Innate immunity in Staphylococcus aureus arthritis and sepsis

Abstract

Bacterial arthritis is a severe, rapidly progressing erosive disease with high morbidity and mortality. Staphylococcus aureus is the most common causative bacterium. Granulocytes together with cells from the monocyte/macrophage lineage, are the earliest leukocytes entering the synovial tissue in response to invading staphylococci. The recruitment of leukocytes from the vasculature and their extravasation into tissues is critical for a successful host response to infectious agent, but excessive acculmulation of leukocytes may also cause pathology. The role of granulocytes and macrophages in a model of haematogenously acquired S. aureus arthritis and sepsis was investigated. Phagocytosis by neutrophils recruited in the initial stage of S. aureus infection was found to be critical to the outcome of staphylococcal infection, since mice depleted of granulocytes prior to bacterial inoculation exhibited high mortality rate and severe arthritis. Cells of the monocytic lineage exerted a dual role in staphylococcal infection. Induced monocytopenia in S. aureus-infected mice resulted in (a) less severe arthritis, probably due to lower production of proinflammatory cytokines and (b) increased mortality, as a result of a diminished capacity to eliminate bacteria. Granulocyte-macrophage colony-stimulating factor (GM-CSF) is a cytokine promoting synthesis and maturation of phagocytic cells. GM-CSF treatment of S. aureus infected mice did not ameliorate arthritis. Our results indicate that excessive amount of GM-CSF is not beneficial in septic arthritis, possibly due to exaggerated in situ activation of phagocytic cells resulting in increased joint inflammation.
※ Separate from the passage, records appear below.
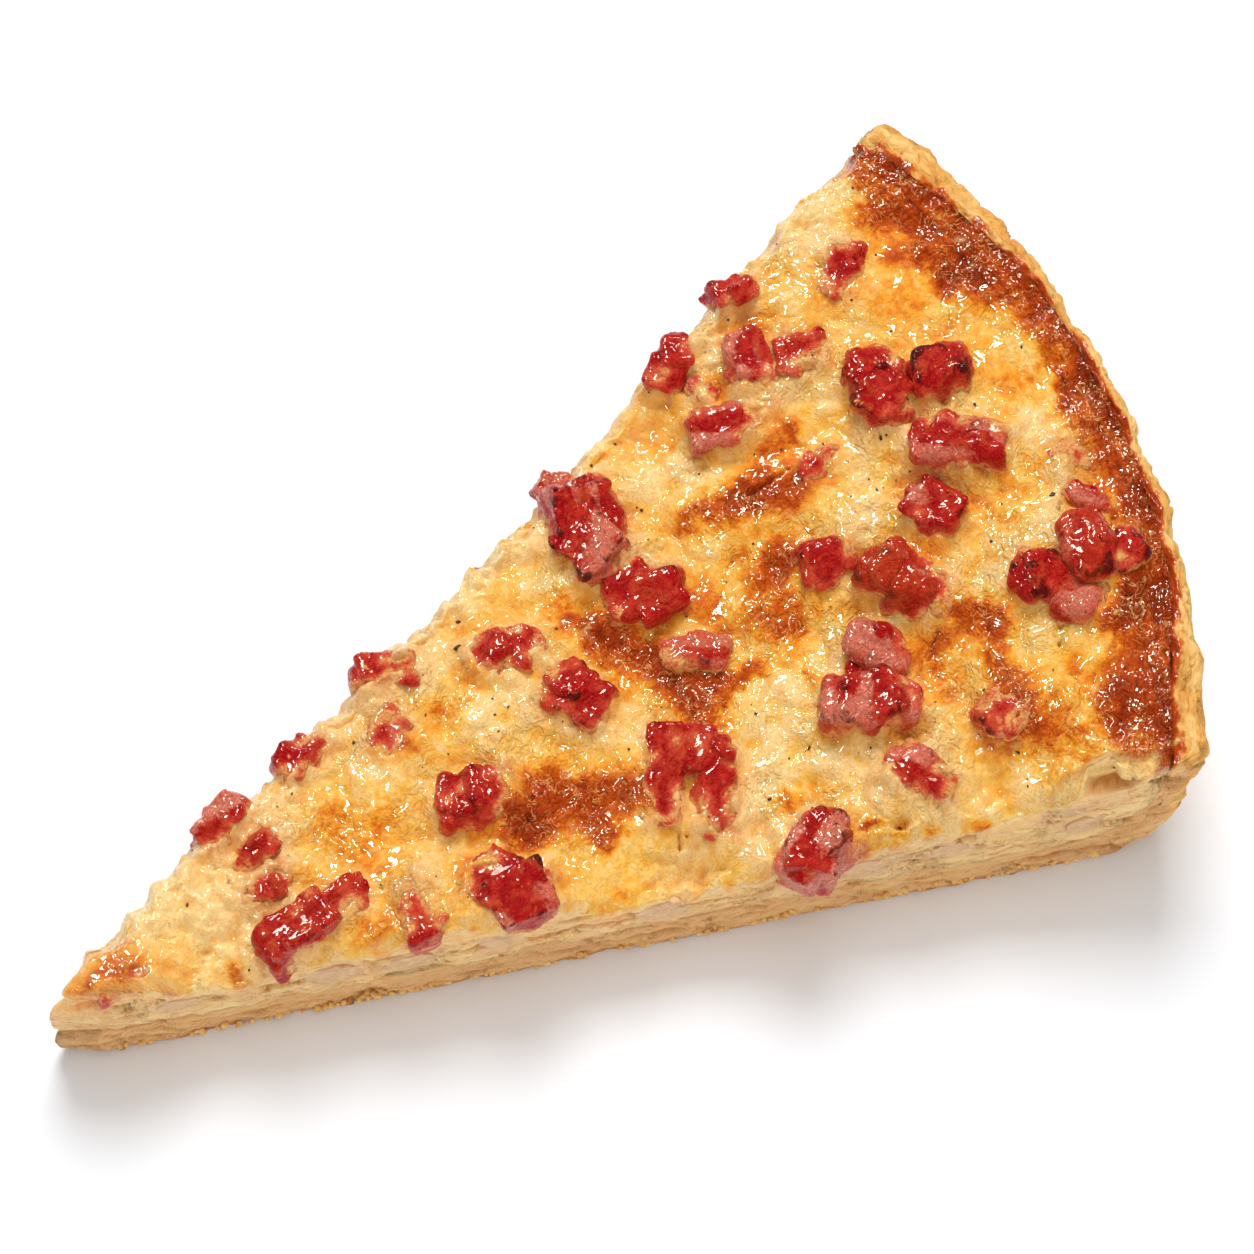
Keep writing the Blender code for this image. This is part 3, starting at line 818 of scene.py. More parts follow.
def neighbour_mean(mesh, values):
    """Each point's mean of this value over the points it shares an edge with."""
    ends = np.empty(len(mesh.edges) * 2, np.int64)
    mesh.edges.foreach_get("vertices", ends)
    ends = ends.reshape(-1, 2)
    total = np.zeros_like(values)
    count = np.zeros(len(values))
    for one, other in ((0, 1), (1, 0)):
        np.add.at(total, ends[:, one], values[ends[:, other]])
        np.add.at(count, ends[:, one], 1.0)
    return total / np.maximum(count, 1.0)[:, None]


def add_piece(name, mesh, material, slot, *nodes):
    piece = bpy.data.objects.new(name, mesh)
    mesh.materials.append(material)
    bpy.context.scene.collection.objects.link(piece)
    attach(piece, "root")
    if nodes:
        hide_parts(*nodes)
    return piece


def solids_tree(names):
    """One search tree over these solids, in the row's frame."""
    points = []
    faces = []
    for name in names:
        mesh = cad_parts[name].data
        start = len(points)
        points += [vertex.co.copy() for vertex in mesh.vertices]
        faces += [[start + corner for corner in face.vertices] for face in mesh.polygons]
    return BVHTree.FromPolygons(points, faces)


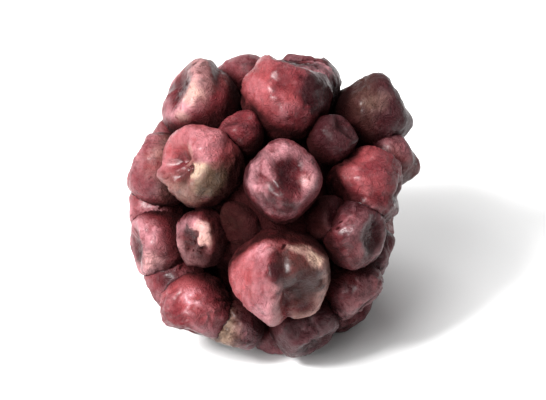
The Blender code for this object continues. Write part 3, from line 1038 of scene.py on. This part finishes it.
def apply_boolean(item, operation, cutter=None, collection=None):
    """Join or cut with one Boolean and keep its result as the object's mesh."""
    boolean = item.modifiers.new("boolean", "BOOLEAN")
    boolean.operation = operation
    boolean.solver = "MANIFOLD"
    if collection is None:
        boolean.object = cutter
    else:
        boolean.operand_type = "COLLECTION"
        boolean.collection = collection
    evaluated = item.evaluated_get(bpy.context.evaluated_depsgraph_get())
    mesh = bpy.data.meshes.new_from_object(evaluated)
    item.modifiers.clear()
    item.data = mesh
    helpers = [cutter] if collection is None else list(collection.objects)
    for helper in helpers:
        bpy.data.objects.remove(helper, do_unlink=True)
    if collection is not None:
        bpy.data.collections.remove(collection)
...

The interactions between adhesion molecules on endothelial cells and their ligands on leukocytes are critical for their subsequent extravasation leading to joint inflammation. Blocking the adhesion molecules ICAM-1, and P-and L-selectins in infected mice resulted in delayed recruitment of leukocytes, leading to less severe and frequent arthritis. However, the same treatment gave rise to a less efficient phagocytosis and clearance of bacteria, resulting in higher mortality rates. This thesis provides an insight into how specific components of the innate immune system act in inflammatory diseases such as arthritis and how prophylactic and therapeutic treatments might be developed to reduce mortality and joint destruction in infected individuals.